There are many who don’t profess a particular religion but have a spiritual perception that there’s more to heaven and earth than we humans understand. Others are attracted to Eastern religions, such as Buddhism and Hinduism and therefore believe in reincarnation. They believe that the soul of a dead person leaves their body and is reborn in a new body.
There are also some who believe in soul migration: rebirth after death to a new life here on earth. Others opt for a kind of hybrid religion between Christianity and Buddhism, which is entirely their own. When a person is experiencing great sorrow, you need to tread carefully.

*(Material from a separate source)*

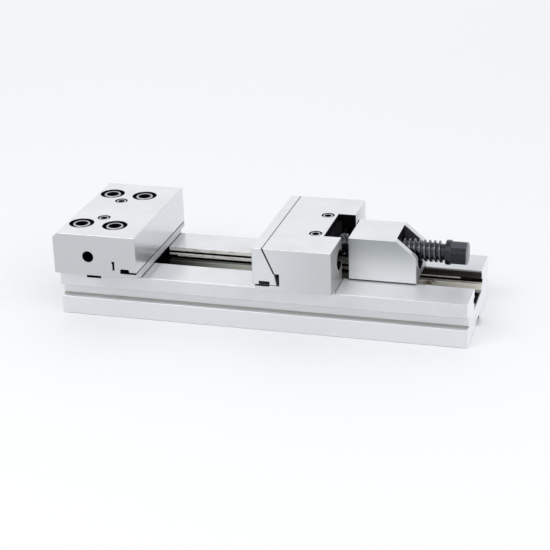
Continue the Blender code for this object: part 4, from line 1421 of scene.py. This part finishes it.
@dataclass
class NutCarriage:
    """The nut block on its toothed foot."""

    front: float = 0.084
    rear: float = 0.153
    side: float = 0.027
    pocket: tuple[float, float] = (0.1317, 0.1560)
    pocket_radius: float = 0.0186

    def finish(self) -> GroundSteel:
        """Give the nut block's finish.

        Returns:
            The finish.
        """
        start, end = self.pocket
        return GroundSteel("nut_block_ground_steel", patches=(
            # Painted light on the nut block's sides at the bottom, fading to painted shade towards the top
            Zone(colour=LIT_NUT_GREY, far=SHADED_NUT_GREY, along=2, **GROUND,
                 low=(self.front, 0.0260, 0.0400), high=(self.rear, self.side, 0.0906)),
            # Painted shade on the nut block's end face
            Facing(colour=SHADED_END_GREY, normal=(1.0, 0.0, 0.0), **GROUND),
            # Painted shade, black, in the pocket and the gap over the base
            *painted_shade_in_hollows({
                "pocket": ((start, MIDDLE, SPINDLE_HEIGHT), (end, self.pocket_radius, 0.0915)),
                "gap over the base": ((self.front, MIDDLE, 0.0460), (self.rear, 0.0272, 0.0477)),
            }),
            # Painted shade, black, in the pocket's round bottom
            Ring(colour=PAINTED_SHADE_BLACK, roughness=0.9, centre=(0.0, 0.0, SPINDLE_HEIGHT),
                 radii=(-0.001, self.pocket_radius), span=self.pocket, axis=0),
        ))

    def build(self, nodes: dict[str, bpy.types.Object], black: bpy.types.Material,
              hard: bpy.types.Material) -> None:
        """Dress the nut block and make its screws.

        Args:
            nodes: The CAD nodes.
            black: The black finish.
            hard: The hardened finish.
        """
        dress(nodes["nut_block"], self.finish().build())
        dress(nodes["nut_foot"], hard)
        ScrewRow("nut_screw", M8, Body.NUT, facing=FACING_MINUS_Z).build(black)


def screw_tops(stem: str, count: int, bright: tuple[float, float], worn: Colour) -> tuple[Patch, ...]:
    """Give the patches of a row of upright screws' heads: painted shade, black, with a bright ring of
    painted highlight.

    Args:
        stem: The start of the screws' node names.
        count: How many screws there are.
        bright: The bright ring's radii.
        worn: The colour of the painted highlight ring.

    Returns:
        The patches, which a ring mirrors to the screws on the other side.
    """
    patches: list[Patch] = []
    for number in range(1, count + 1):
        low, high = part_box(f"{stem}_{number}")
        x, y, _ = (low + high) / 2
        if y > 0:
            patches += [
                # Painted shade, black, over the head and its counterbore, and a painted highlight ring on
                # the head
                Ring(colour=PAINTED_SHADE_BLACK, roughness=0.9, centre=(x, y, 0.0),
                     radii=(-0.001, 0.0145), span=(0.086, OVER_TOP)),
                Ring(colour=worn, roughness=0.3, centre=(x, y, 0.0), radii=bright, span=(0.092, OVER_TOP)),
            ]
    return tuple(patches)


def blackened_steel() -> bpy.types.Material:
    """Make the black finish of the screws and the spindle, with painted highlights on the heads, the thread
    and the hexagon's top, a lighter hexagon end, and painted shade on the retainer.

    Returns:
        The material.
    """
    return BlackOxide("black_oxide_steel", patches=(
        # Painted highlight rings on the screws' heads
        *screw_tops("fixed_jaw_screw", 4, (0.0067, 0.0091), HIGHLIGHT_GREY),
        *screw_tops("key_screw", 2, (0.0037, 0.0048), HIGHLIGHT_LIGHT_GREY),
        *screw_tops("guide_screw", 2, (0.0037, 0.0048), HIGHLIGHT_LIGHT_GREY),
        # Painted light on the hexagon's top
        Zone(colour=LIT_HEXAGON_GREY, roughness=0.28, metallic=0.85,
             low=(0.1825, MIDDLE, 0.0810), high=(0.1985, 0.0200, 0.0900)),
        # Painted highlight on the thread's crests
        Ring(colour=CREST_HIGHLIGHT_GREY, roughness=0.18, centre=(0.0, 0.0, SPINDLE_HEIGHT),
             radii=(0.0106, 0.0115), span=(0.078, 0.177), axis=0),
        Zone(colour=HEXAGON_END, roughness=0.30,
             low=(0.1985, MIDDLE, 0.0550), high=(0.2100, 0.0200, 0.0900)),
        # Painted shade, black, on the retainer behind the notch
        *painted_shade_in_hollows({"retainer behind the notch": ((0.0600, MIDDLE, 0.0490), (0.0672, 0.0300, 0.0925))}),
    )).build()


def main() -> None:
    """Load the frame, dress each sub-assembly, and set the studio."""
    logging.basicConfig(level=logging.INFO, format="%(name)s: %(message)s")
    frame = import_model()
    nodes = frame["nodes"]
    black = blackened_steel()
    hard = HardenedSteel("hardened_steel").build()
    FixedHalf().build(nodes, black)
    MovableHalf().build(nodes, black, hard)
    NutCarriage().build(nodes, black, hard)
    Spindle().build(black)
    Studio().build()


if __name__ == "__main__":
    main()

Use your empathy and your best judgment to decide whether to just let them believe what they want.
There’s a difference in remembering and preserving in the heart and imagining that the dead are still there and talking with you. People sometimes say they sit in the cemetery and talk to their deceased loved ones. If this picture gets too literal, you create the presence of the dead as a fantasy. Some people turn a lost loved one into an inner friend they can talk to about anything. They go further than embedding the memory in their minds. Now it’s not just a memory but a presence they talk to and who even answers. This isn’t a healthy approach and doesn’t allow you to overcome your grief.
It’s natural to think of what a departed loved one would have said in this or that situation. But if it becomes an actual dialogue, you’re living in a fantasy. The imagination creates the answer. The inner mind is strong and it’s not the same as the person actually being present in the here and now.
Think of the phrase from Heaven over Berlin: “There was once, and therefore there will always be.” The dead are still dead but live on in your memory. Memory, however, shouldn’t lead to dialogue. It can remember how it was but it can’t create anything new. You can have the other with you but you must also live in reality.